In Government Insurance Office of New South Wales v Best (1993) Aust Torts Reports 81-210 at 62,098, Clarke JA put the matter this way:
"Where, therefore, a plaintiff proves the happening of an event which would not ordinarily occur without negligence on the part of the defendant an inference of negligence will arise upon which the tribunal of fact is entitled, in the absence of any other evidence furnishing an explanation or supporting other hypotheses, to find a verdict in favour of the plaintiff. Where evidentiary material is advanced to supplement the fact of the happening and that material reasonably supports other hypotheses it will be necessary for the tribunal of fact to consider all the evidence and to weigh the various hypotheses in order to determine whether it is satisfied that negligence should be inferred. It may, of course, do so by deciding that on the probabilities the hypothesis demonstrative of negligence should be accepted or by concluding that all the hypotheses advanced are purely conjectural and negligence should be inferred from the happening itself."

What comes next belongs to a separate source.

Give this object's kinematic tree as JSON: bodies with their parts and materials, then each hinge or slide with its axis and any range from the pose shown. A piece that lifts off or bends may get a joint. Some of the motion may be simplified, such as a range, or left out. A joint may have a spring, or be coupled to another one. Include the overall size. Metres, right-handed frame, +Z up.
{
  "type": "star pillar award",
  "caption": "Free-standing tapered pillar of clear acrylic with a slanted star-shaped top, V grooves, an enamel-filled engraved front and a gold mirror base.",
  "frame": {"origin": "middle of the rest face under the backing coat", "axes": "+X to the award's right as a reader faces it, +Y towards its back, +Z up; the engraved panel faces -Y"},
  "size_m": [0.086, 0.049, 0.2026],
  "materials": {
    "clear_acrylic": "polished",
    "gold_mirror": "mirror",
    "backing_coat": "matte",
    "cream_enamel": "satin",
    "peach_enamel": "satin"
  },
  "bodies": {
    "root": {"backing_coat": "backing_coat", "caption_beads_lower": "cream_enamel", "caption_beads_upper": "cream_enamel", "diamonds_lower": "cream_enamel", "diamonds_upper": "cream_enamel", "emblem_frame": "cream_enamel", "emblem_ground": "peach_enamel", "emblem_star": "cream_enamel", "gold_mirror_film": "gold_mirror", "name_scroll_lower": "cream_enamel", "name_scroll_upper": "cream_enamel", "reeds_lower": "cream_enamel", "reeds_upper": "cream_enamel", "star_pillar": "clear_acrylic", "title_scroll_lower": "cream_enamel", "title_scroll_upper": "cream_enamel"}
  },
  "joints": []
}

Assuming, without deciding, that the learned trial judge's finding of negligence by virtue of speeding on the part of the defendant is insupportable, for my own part I would uphold his conclusion by drawing the inference of negligence from the occurrence of the accident itself. In my view, the primary facts (other than in respect of speed, which can be put to one side for present purposes) are sufficiently established to enable this Court to substitute its own conclusions as to what inferences should be drawn from the primary facts (Warren v Coombs (1979) 142 CLR 531). The question is whether there is an explanation by the defendant for the occurrence which is consistent with the absence of negligence on his part and leaves the tribunal of fact in a state of equipoise unable to conclude that some unexplained negligence is more probably the cause of the plaintiff's injuries than the innocent explanation suggested. If such be the case, the plaintiff will have failed to discharge the onus of proof cast upon him (Government Insurance Office v Best (supra) at 62,097; Nominal Defendant v Haslbauer (1967) 117 CLR 448 at 453). But is that the case here? It is submitted by the defendant that the explanation of oil unexpectedly encountered causing the accident without fault on the part of the defendant is at least equally consistent with it being caused by some unexplained negligence to be inferred from the occurrence itself. I find difficulty in accepting this proposition.

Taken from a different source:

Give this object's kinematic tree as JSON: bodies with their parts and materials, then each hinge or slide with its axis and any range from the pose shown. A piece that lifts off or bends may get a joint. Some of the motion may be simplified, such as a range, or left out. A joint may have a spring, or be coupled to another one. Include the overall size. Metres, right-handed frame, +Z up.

Oil in a relevant location was observed about 20 minutes after the accident and its presence at the time cannot be discounted. The learned trial judge found it was equally probable that it was there at the time of the accident as that it came to be deposited there at some time in the following 20 minutes. However, there is no evidence that any of the wheels of the defendant's vehicle passed through or was in any way affected by the presence of oil. The precise number of vehicles using that section of road during what the learned trial judge called "the critical period" is not known, but 241 vehicles passed along that general section of the highway between 6am and 7am and a further 522 between 7am and 8am. A letter from Tasmania Police was put in evidence advising that an extensive search of police records had revealed that only this accident had been reported as having occurred in this location on that date. It is reasonable to infer that quite a number of cars passed over the contaminated area when it was most potentially dangerous to traffic without encountering any loss of control. That the defendant lost control of his car because of an unexpected encounter with oil on the wet road surface is one possibility. Were this a case where the criminal standard of proof was required, it could not be dismissed as an unreasonable hypothesis; but proof is required on the balance of probabilities and, in my opinion, that hypothesis is merely a possibility based on conjecture. It is an unlikely hypothesis, having regard to the fact that the defendant's car was the only one to lose control. Without recourse to any finding by the learned trial judge of excessive speed, I am of the view that the most probable cause of the defendant colliding with the plaintiff on the wrong side of the median strip was some unexplained failure to exercise control of his car rather than a fortuitous contact with some oily substance which he alone had the misfortune to happen upon.
Whatever be the merits of the defendant's attack on the learned trial judge's findings as to negligence by virtue of excessive speed, the plaintiff was entitled, in my view, to a verdict and that verdict should not be disturbed. I would dismiss the appeal.
File No FCA 2/1999
PETER RAY BENNETT v KIM ROBERT BARWICK
REASONS FOR JUDGMENT FULL COURT
CRAWFORD J
4 February 2000
For the reasons given by the Chief Justice I agree that the appeal should be dismissed. On the hearing of the appeal, counsel for the appellant showed that there are reasons to doubt some of the findings of the learned trial judge. I refer in particular to the findings that the defendant's vehicle careered out of control over a distance of something in the order of 150 metres before mounting the dividing pavement and ending up in front of the plaintiff's northbound vehicle, that any speed in excess of 70 kilometres per hour would be a breach of the duty of care that a driver owed to other users of the road and that the defendant was driving at a speed greater than 70 kilometres per hour. But even if those findings are set aside, the only conclusion reasonably open on all of the evidence is that the most probable cause of the defendant colliding with the plaintiff on the incorrect side of the highway was some unexplained failure on his part to exercise proper control of his vehicle.
File No FCA 2/1999
PETER RAY BENNETT v KIM ROBERT BARWICK
REASONS FOR JUDGMENT FULL COURT
EVANS J
4 February 2000
I have read the reasons for judgment prepared by Cox CJ and agree with them. I would dismiss the appeal.